LT: Why paint? And have you worked in other media?
EM: I have. I went to Otis, and when I was at Otis, I made a lot of video, a lot of installation, a lot of sculpture, and I painted in secret. Paint always did something that nothing else can do. It feels natural for me to express myself that way. I’ve been painting since I was little. I had an aunt that taught me to paint when I was tiny. She was a painter. When I was little I stuttered, so there was a period where I didn’t talk a lot. I wrote stories and I drew and painted. It became a language, an integral part of my language and how I communicate, so I need it. Words fail me. I try, but most of the time they fail me. But painting doesn’t. It holds something that words can’t contain.
There’s a viscosity to paint; there’s a sexiness to paint; there’s an oiliness to paint. It’s kind of decadent. It’s expensive. I use it in an excessive way. There’s a riskiness sometimes to the way I combine things with paint that I enjoy. I enjoy the challenge of that. I’m also in a conversation with other painters. I want to be in a conversation with them, so I’m using that way of communicating, so we can talk.
LT: What has been the biggest outcome from working with the professors or other students here?
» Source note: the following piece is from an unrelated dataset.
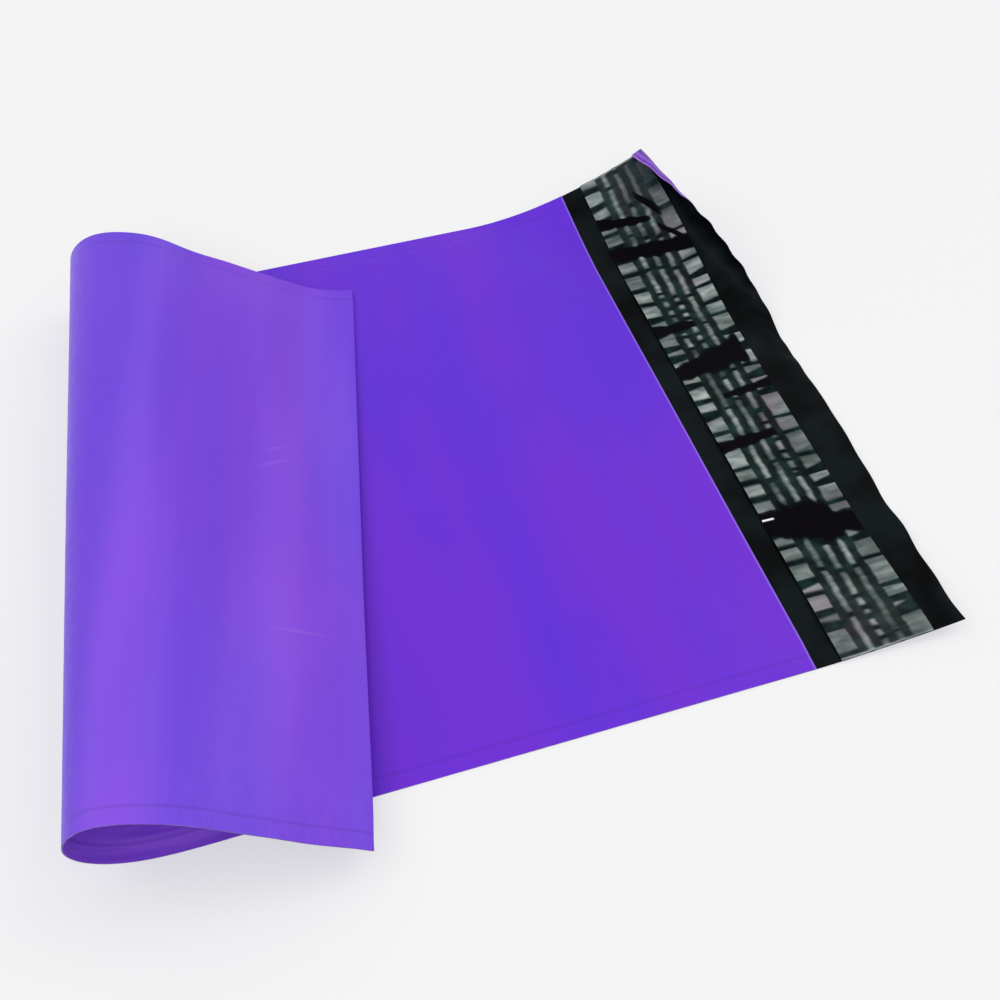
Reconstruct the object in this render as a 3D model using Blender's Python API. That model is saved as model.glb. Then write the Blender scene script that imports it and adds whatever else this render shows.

EM: I have a stellar committee, six people, and they each offer something. Scott Anderson is here, and he’s one of my favorite painters in the world. He’s one of the reasons I came here, and his paintings are inspirational. Our conversations about painting are inspirational. Bart Exposito is my chair, and he’s a man that I knew from L.A. and just a terrific person and a solid painter. Raychael Stine is on my committee, and her paintings are fantastic. And Patrick Manning: we have great conversations about art and literature. Everybody gives me something. Grad school has been. . . a time for me to step into myself. I feel like I was holding myself back for a lot of years, not allowing myself to live fully or for my work to be what it should be. It was all inside, and I wasn’t letting that come out. The other objective for coming to grad school was to become more me and let the paintings become what they needed to be—I feel like that has happened.